Harold Fonseca (1920-2000) —y con esto concluyo el comentario de esta muestra que me parece reveladora dentro del arte costarricense de la segunda parte del siglo XX—, luego de estudiar en el Instituto de Arte de Chicago y regresar al país en la década de los noventa, concientiza o potencia esa esencia en su pintura, que ya no era del todo abstracta, pero lo sorprendente es que mantiene reminiscencias de aquellas expresiones originarias: Abstracción óleo sobre tela, 1963; Génesis óleo sobre tela, también de 1963; Motul, 1959; Calac, 1960. Aunque luego se diluye esa fuerza del referente originario y de la abstracción, aparece en algunas pinturas de años posteriores como Raíces, 1996; Lo que siempre fue, 1997; tres piezas donde se advierte una figuración muy estilizada que en parte refiere a la pintura de Fernand Léger y Pablo Picasso.
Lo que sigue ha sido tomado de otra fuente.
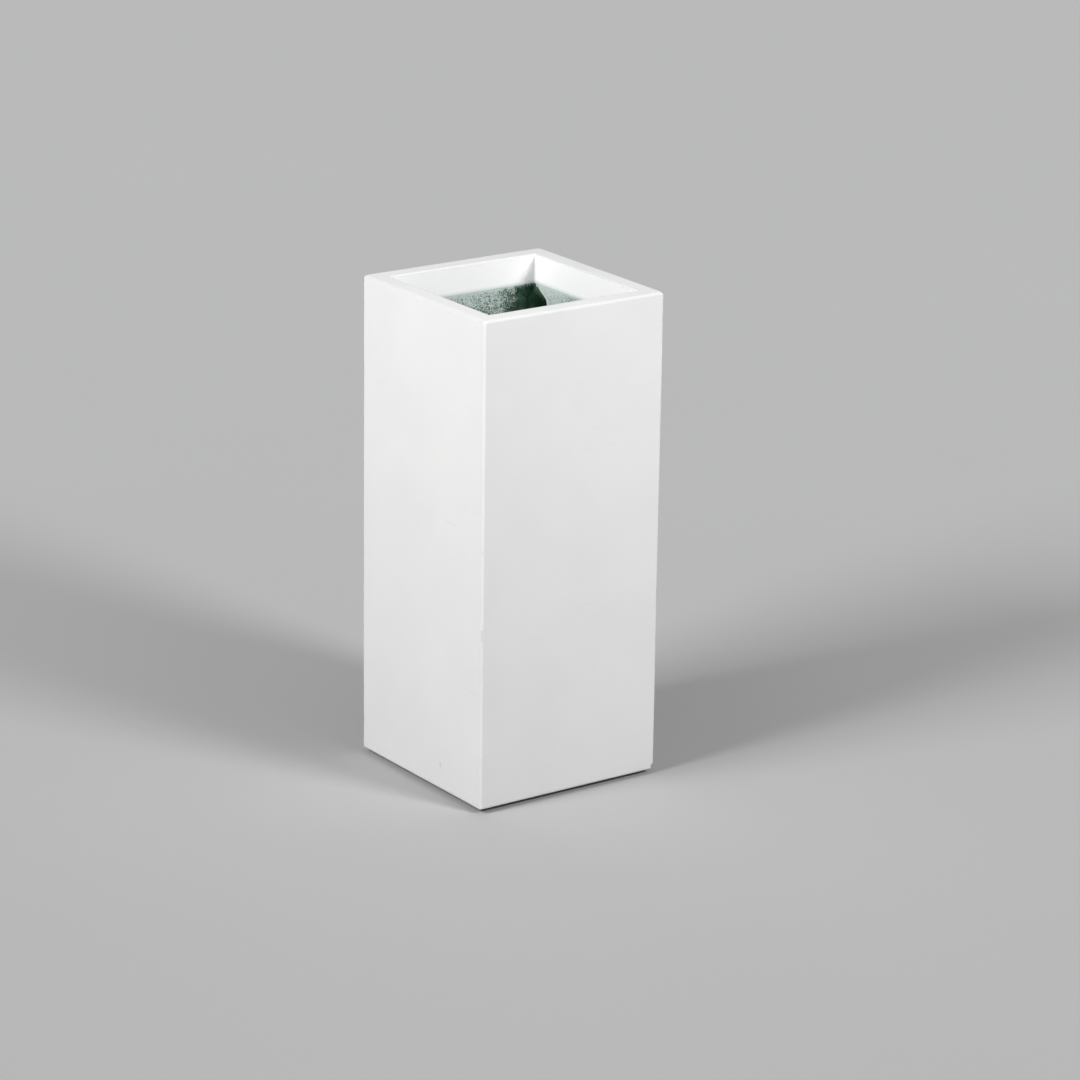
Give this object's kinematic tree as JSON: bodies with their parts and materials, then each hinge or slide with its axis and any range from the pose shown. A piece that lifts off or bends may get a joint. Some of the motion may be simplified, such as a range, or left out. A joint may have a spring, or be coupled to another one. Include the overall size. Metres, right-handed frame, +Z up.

Este ensayo sobre el arte de Fonseca devela una de mis facetas al intentar escribir algunos rudimentos de la historia, y visitar la muestra forzó no solo la morada sino la naturaleza de aquellos vectores, acomodados hasta sacarlos a flote en este comentario. El lenguaje abstracto se aprecia en el mural de Plaza González Víquez, uno de los pocos proyectos urbanos del Grupo 8, construidos posteriormente para rememorar su legado, el cual fue homenajeado por la Municipalidad de San José en 2019. En la muestra de Fonseca en el Museo de Arte Costarricense 2022, también afloran temas de cierto goce mitológico y de un lenguaje muy estilizado en la pintura Cariátides del Café, 1998, y Rapto de Europa, también de 1998. Pero lo más destacable y que trasciende en lo expuesto al recorrer la sala, y por lo que recomiendo la visita a tan importante exhibición es que, en su mayoría, lo expuesto son obras de la colección del MAC, elaboradas en un lapso al final de su vida, cuando regresó al país y pintó todo ese conjunto que hoy apreciamos, que junto a lo colectado de otros artistas referentes nos permite mirar en retrospectiva el arte nacional, sus preocupaciones estéticas, ideológicas, sociales y culturales en un arte vivo, que debemos observar y aprender a valorar como un buen soplo de aire propio al catar un buen vino.